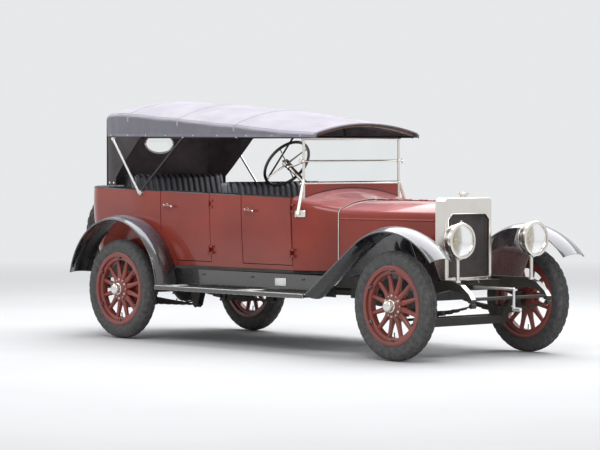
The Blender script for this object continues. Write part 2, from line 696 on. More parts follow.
def wheel_wood_shape():
    """Felloe and twelve spokes that meet as wedges at the hub."""
    s = Shape()
    stations = ((56, 14.4, 28, 6), (78, 20.2, 28, 6), (92, 23.6, 27, 5), (104, 23, 25, 3.4),
                (124, 21, 21.5, 2.5), (160, 19, 19, 2.1), (200, 17.6, 17.6, 2),
                (222, 17.2, 17.2, 2), (232, 17.8, 17.6, 2), (242, 20.5, 19.5, 2))
    for k in range(12):
        s.bar([spoke_row(*station, radians(15 + 30 * k)) for station in stations])
    y_lathe(s, [(-30, 243), (-26, 238.6), (-14, 237.2), (14, 237.2), (26, 238.6), (30, 243), (30, 268.5),
                (-30, 268.5)], 96, ring=True)
    return s


def rim_shape():
    """Steel rim channel with its curled flanges, wedges and bolts."""
    s = Shape()
    half = [(-47.5, 268.3), (-49.5, 272), (-49.5, 296), (-47, 300.5), (-44, 298), (-43.5, 291), (-40, 288.6)]
    y_lathe(s, half + [(-y, r) for y, r in reversed(half)], 120, ring=True)
    for k in range(6):
        turn = round_axle(radians(30 + 60 * k))
        s.box(250, 283, 28, 44, -15, 15, 3, 1, turn)
        x, _, z = turn((256, 34, 0))
        s.lathe([(0, TIP), (0, 9), (9, 9), (11, 6), (11, TIP)], (x, 40, z), "y", 6, 1)
        s.lathe([(0, 5), (18, 5), (20, TIP)], (x, 40, z), "y", 10, 1)
    # Valve stem through the felloe
    s.tube([(0, 6, -240), (0, 8, -222), (0, 10, -205)], [5, 5, 4], 10, 1)
    s.tube([(0, 10, -206), (0, 10.5, -198)], 6.5, 10, 1)
    return s


def hub_shape(drum):
    """Hub barrel, bolted flange plates, cap and brake drum."""
    s = Shape()
    y_lathe(s, [(28, 60), (28, 91), (31.5, 92.5), (34, 90), (34.5, 66), (37, 62), (52, 47), (54, 46)], 48, 1)
    y_lathe(s, [(-28, 60), (-28, 91), (-31.5, 92.5), (-36, 90), (-44, 62), (-44, 22)], 48, 1)
    for k in range(12):
        a = radians(30 * k)
        place = (78 * sin(a), 0, 78 * cos(a))
        if k % 2 == 0:
            s.knob([(34, 9), (41, 9), (43, 6.5)], place, "y", 6, 2)
            s.lathe([(41, 4.5), (47, 4.5), (48.5, TIP)], place, "y", 10, 2)
        else:
            s.knob([(34, 5), (37, 4.6), (38, 2.5)], place, "y", 12, 2)
    y_lathe(s, [(44, 45), (50, 48.5), (56, 49), (59, 46), (60, 41.5), (70, 41), (72, 42.5), (90, 42.5),
                (93, 41), (97, 37), (101, 29), (103.2, 18), (104, 8), (104, TIP)], 48)
    for a in circle(8):
        s.box(38, 44.5, 73, 89, -11.5, 11.5, 1.5, 0, round_axle(a))
    if drum:
        y_lathe(s, [(-36, 60), (-36, 146), (-38, 152), (-44, 155.5), (-60, 156), (-62, 158.6), (-66, 158.6),
                    (-68, 156), (-94, 156), (-96, 159), (-100, 159), (-100, 148)], 72, 1)
    return s


TRACK = 1.42  # metres
TYRE_SHAPE, WOOD_SHAPE, RIM_SHAPE = tyre_shape(), wheel_wood_shape(), rim_shape()
for end, axle_x in (("front", 0), ("rear", REAR_X)):
    for side, label in SIDES:
        name = end + "_" + label
        turn = Matrix.Rotation(pi, 4, "Z") if side < 0 else Matrix.Identity(4)
        place = Matrix.Translation((st(axle_x), side * TRACK / 2, AXLE_Z / 1000)) @ turn
        ride = {"body": "road_wheel_" + name, "local": place}
        node = ["wheel_" + name]
        TYRE_SHAPE.make("tyre_" + name + "_treaded", [TYRE], "tyre", ["tyre_" + name], 30, **ride)
        WOOD_SHAPE.make("wheel_" + name + "_spokes", [RED_WOOD], "wheel_wood", node, 50, **ride)
        RIM_SHAPE.make("wheel_" + name + "_rim", [RED_WOOD, BLACK], "wheel_rim", node, **ride)
        hub = hub_shape(end == "rear")
        hub.make("wheel_" + name + "_hub", [NICKEL, RED_WOOD, BRIGHT], "nickel", node, **ride)

spare_place = Matrix.Translation((-2.33, 0, 0.85)) @ Matrix.Rotation(pi / 2, 4, "Z")
TYRE_SHAPE.make("spare_tyre_treaded", [TYRE], "tyre", ["spare_tyre"], 30, local=spare_place)

# Hood
HOOD_FRONT, HOOD_REAR = -1050, -3658
BOW_X = (-1085, -1950, -2650, -3300)
TUB_Z = 1262  # lower edge of the curtain and the quarters' rear part
CLOTH = 0.0035  # thickness of the hood's cloth, metres
CORNER_R = 42
PATHS_X = [-1050, -1056, -1066]
while PATHS_X[-1] > -3600:
    PATHS_X.append(PATHS_X[-1] - 19)
PATHS_X += [-3624, -3636, -3646, -3654, HOOD_REAR]


def hood_at(x):
    """Corner, crown and half-width of the hood, rounded between its sections and slack between bows."""
    w = max(1, min(170, HOOD_FRONT - x, x + 3660))
    got = [table_at(HOOD_SECTIONS, x + w * k / 3) for k in range(-3, 4)]
    corner, crown, half = [sum(g[i] for g in got) / 7 for i in range(3)]
    slack = 0
    for a, b in zip(BOW_X[:-1], BOW_X[1:]):
        if b < x < a:
            slack = sin(pi * (a - x) / (a - b)) ** 2
    return corner - 3 * slack, crown - 11 * slack, half - 3 * slack


def hood_low(x):
    """Lower edge of the roof cloth's valance."""
    return 1660 + 12 * (-900 - x) / 2210


def quarter_low(x):
    """Lower edge of the dark quarter, sloping down from the valance to the body."""
    if x > -3150:
        return lerp(1672, 1654, (-3110 - x) / 40)
    if x > -3490:
        return lerp(1654, 1330, (-3150 - x) / 340)
    return TUB_Z


def from_bow(x):
    return min(abs(x - b) for b in BOW_X)


def creases(x, k, near):
    """Fine drawn creases that start at the bows and fade over the corners; k runs 0 hem to 1 crown."""
    pull = sin(x / 23 + 5 * k) * exp(-near / 210) + 0.7 * sin(x / 61 - 9 * k)
    return pull * exp(-((k - 0.36) / 0.2) ** 2)


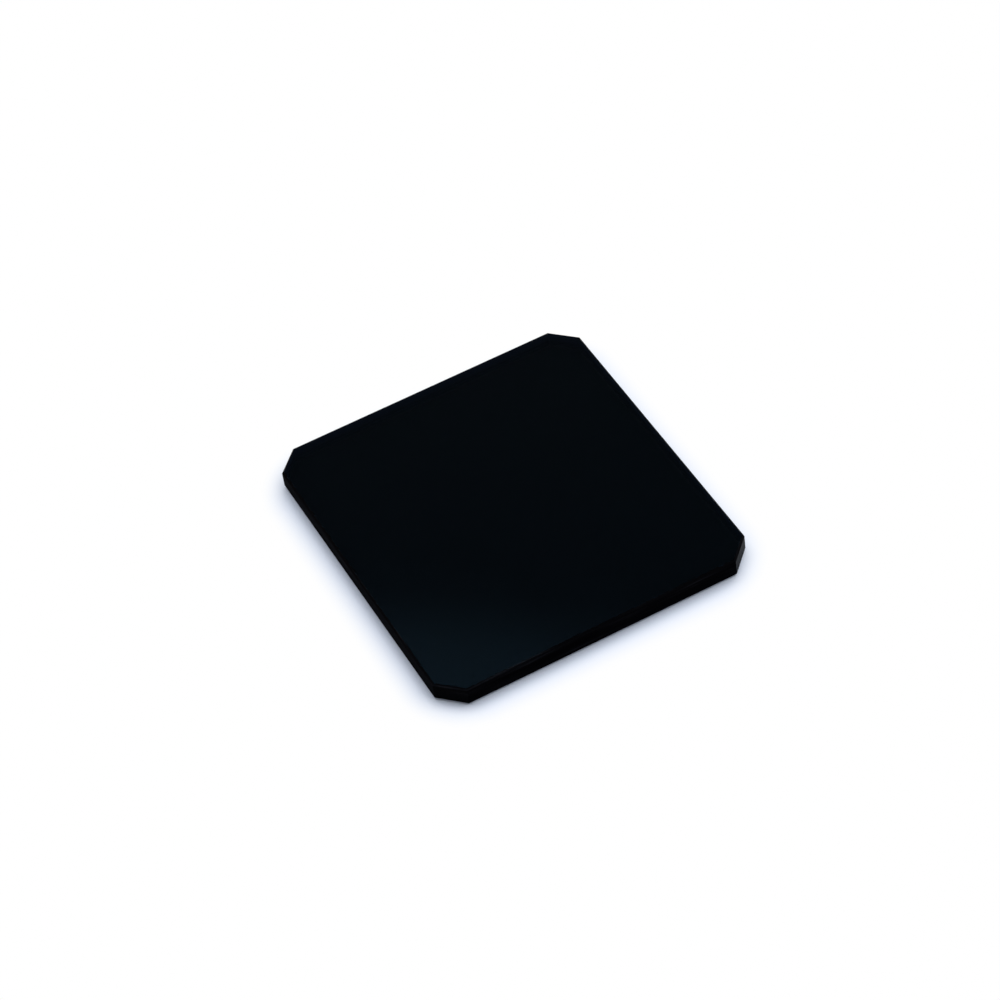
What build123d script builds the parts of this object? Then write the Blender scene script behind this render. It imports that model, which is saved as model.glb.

※

EXERCISE OBJECTIVE
Output the records exactly, including every line.

WORKED ANSWER
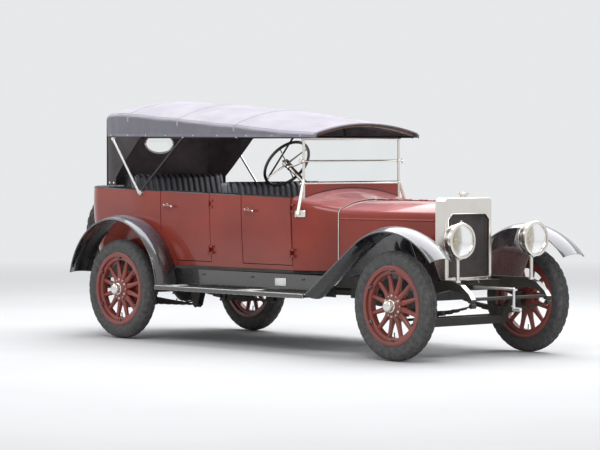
The Blender script for this object continues. Write part 2, from line 696 on. More parts follow.
def wheel_wood_shape():
    """Felloe and twelve spokes that meet as wedges at the hub."""
    s = Shape()
    stations = ((56, 14.4, 28, 6), (78, 20.2, 28, 6), (92, 23.6, 27, 5), (104, 23, 25, 3.4),
                (124, 21, 21.5, 2.5), (160, 19, 19, 2.1), (200, 17.6, 17.6, 2),
                (222, 17.2, 17.2, 2), (232, 17.8, 17.6, 2), (242, 20.5, 19.5, 2))
    for k in range(12):
        s.bar([spoke_row(*station, radians(15 + 30 * k)) for station in stations])
    y_lathe(s, [(-30, 243), (-26, 238.6), (-14, 237.2), (14, 237.2), (26, 238.6), (30, 243), (30, 268.5),
                (-30, 268.5)], 96, ring=True)
    return s


def rim_shape():
    """Steel rim channel with its curled flanges, wedges and bolts."""
    s = Shape()
    half = [(-47.5, 268.3), (-49.5, 272), (-49.5, 296), (-47, 300.5), (-44, 298), (-43.5, 291), (-40, 288.6)]
    y_lathe(s, half + [(-y, r) for y, r in reversed(half)], 120, ring=True)
    for k in range(6):
        turn = round_axle(radians(30 + 60 * k))
        s.box(250, 283, 28, 44, -15, 15, 3, 1, turn)
        x, _, z = turn((256, 34, 0))
        s.lathe([(0, TIP), (0, 9), (9, 9), (11, 6), (11, TIP)], (x, 40, z), "y", 6, 1)
        s.lathe([(0, 5), (18, 5), (20, TIP)], (x, 40, z), "y", 10, 1)
    # Valve stem through the felloe
    s.tube([(0, 6, -240), (0, 8, -222), (0, 10, -205)], [5, 5, 4], 10, 1)
    s.tube([(0, 10, -206), (0, 10.5, -198)], 6.5, 10, 1)
    return s


def hub_shape(drum):
    """Hub barrel, bolted flange plates, cap and brake drum."""
    s = Shape()
    y_lathe(s, [(28, 60), (28, 91), (31.5, 92.5), (34, 90), (34.5, 66), (37, 62), (52, 47), (54, 46)], 48, 1)
    y_lathe(s, [(-28, 60), (-28, 91), (-31.5, 92.5), (-36, 90), (-44, 62), (-44, 22)], 48, 1)
    for k in range(12):
        a = radians(30 * k)
        place = (78 * sin(a), 0, 78 * cos(a))
        if k % 2 == 0:
            s.knob([(34, 9), (41, 9), (43, 6.5)], place, "y", 6, 2)
            s.lathe([(41, 4.5), (47, 4.5), (48.5, TIP)], place, "y", 10, 2)
        else:
            s.knob([(34, 5), (37, 4.6), (38, 2.5)], place, "y", 12, 2)
    y_lathe(s, [(44, 45), (50, 48.5), (56, 49), (59, 46), (60, 41.5), (70, 41), (72, 42.5), (90, 42.5),
                (93, 41), (97, 37), (101, 29), (103.2, 18), (104, 8), (104, TIP)], 48)
    for a in circle(8):
        s.box(38, 44.5, 73, 89, -11.5, 11.5, 1.5, 0, round_axle(a))
    if drum:
        y_lathe(s, [(-36, 60), (-36, 146), (-38, 152), (-44, 155.5), (-60, 156), (-62, 158.6), (-66, 158.6),
                    (-68, 156), (-94, 156), (-96, 159), (-100, 159), (-100, 148)], 72, 1)
    return s


TRACK = 1.42  # metres
TYRE_SHAPE, WOOD_SHAPE, RIM_SHAPE = tyre_shape(), wheel_wood_shape(), rim_shape()
for end, axle_x in (("front", 0), ("rear", REAR_X)):
    for side, label in SIDES:
        name = end + "_" + label
        turn = Matrix.Rotation(pi, 4, "Z") if side < 0 else Matrix.Identity(4)
        place = Matrix.Translation((st(axle_x), side * TRACK / 2, AXLE_Z / 1000)) @ turn
        ride = {"body": "road_wheel_" + name, "local": place}
        node = ["wheel_" + name]
        TYRE_SHAPE.make("tyre_" + name + "_treaded", [TYRE], "tyre", ["tyre_" + name], 30, **ride)
        WOOD_SHAPE.make("wheel_" + name + "_spokes", [RED_WOOD], "wheel_wood", node, 50, **ride)
        RIM_SHAPE.make("wheel_" + name + "_rim", [RED_WOOD, BLACK], "wheel_rim", node, **ride)
        hub = hub_shape(end == "rear")
        hub.make("wheel_" + name + "_hub", [NICKEL, RED_WOOD, BRIGHT], "nickel", node, **ride)

spare_place = Matrix.Translation((-2.33, 0, 0.85)) @ Matrix.Rotation(pi / 2, 4, "Z")
TYRE_SHAPE.make("spare_tyre_treaded", [TYRE], "tyre", ["spare_tyre"], 30, local=spare_place)

# Hood
HOOD_FRONT, HOOD_REAR = -1050, -3658
BOW_X = (-1085, -1950, -2650, -3300)
TUB_Z = 1262  # lower edge of the curtain and the quarters' rear part
CLOTH = 0.0035  # thickness of the hood's cloth, metres
CORNER_R = 42
PATHS_X = [-1050, -1056, -1066]
while PATHS_X[-1] > -3600:
    PATHS_X.append(PATHS_X[-1] - 19)
PATHS_X += [-3624, -3636, -3646, -3654, HOOD_REAR]


def hood_at(x):
    """Corner, crown and half-width of the hood, rounded between its sections and slack between bows."""
    w = max(1, min(170, HOOD_FRONT - x, x + 3660))
    got = [table_at(HOOD_SECTIONS, x + w * k / 3) for k in range(-3, 4)]
    corner, crown, half = [sum(g[i] for g in got) / 7 for i in range(3)]
    slack = 0
    for a, b in zip(BOW_X[:-1], BOW_X[1:]):
        if b < x < a:
            slack = sin(pi * (a - x) / (a - b)) ** 2
    return corner - 3 * slack, crown - 11 * slack, half - 3 * slack


def hood_low(x):
    """Lower edge of the roof cloth's valance."""
    return 1660 + 12 * (-900 - x) / 2210


def quarter_low(x):
    """Lower edge of the dark quarter, sloping down from the valance to the body."""
    if x > -3150:
        return lerp(1672, 1654, (-3110 - x) / 40)
    if x > -3490:
        return lerp(1654, 1330, (-3150 - x) / 340)
    return TUB_Z


def from_bow(x):
    return min(abs(x - b) for b in BOW_X)


def creases(x, k, near):
    """Fine drawn creases that start at the bows and fade over the corners; k runs 0 hem to 1 crown."""
    pull = sin(x / 23 + 5 * k) * exp(-near / 210) + 0.7 * sin(x / 61 - 9 * k)
    return pull * exp(-((k - 0.36) / 0.2) ** 2)


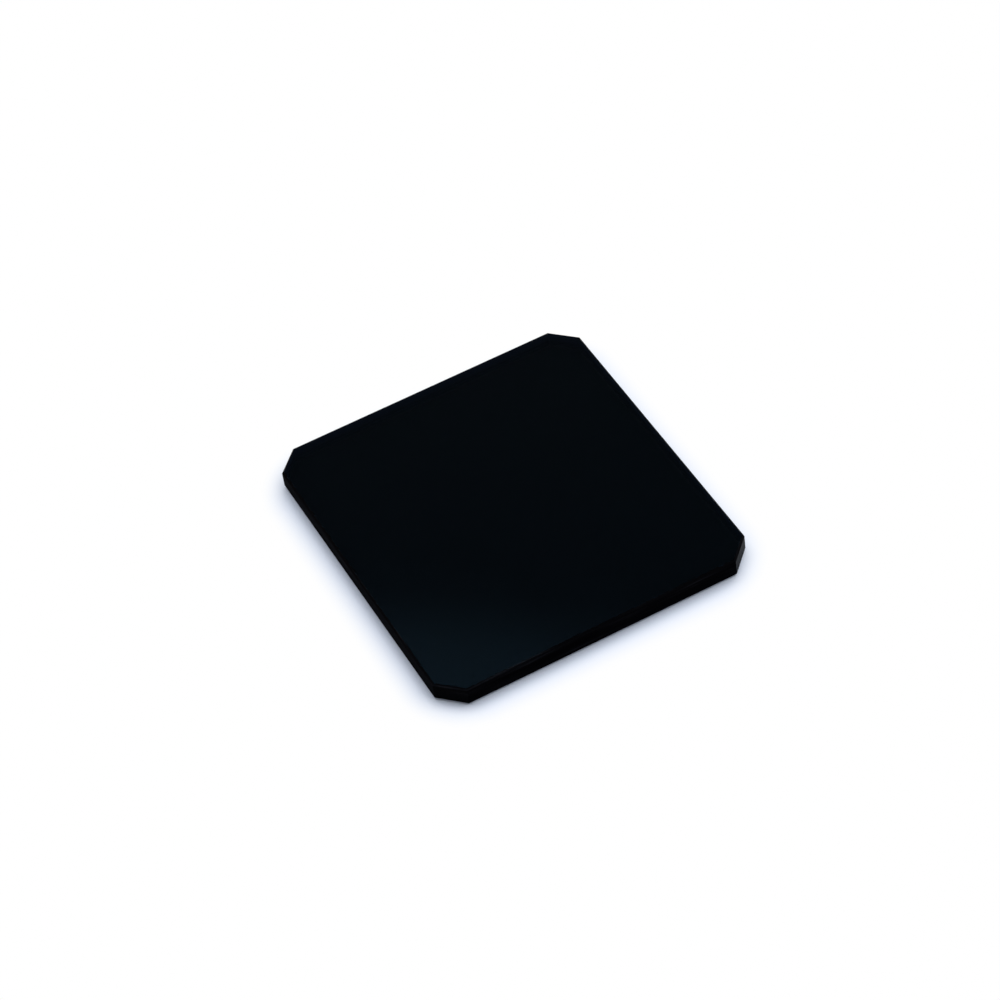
What build123d script builds the parts of this object? Then write the Blender scene script behind this render. It imports that model, which is saved as model.glb.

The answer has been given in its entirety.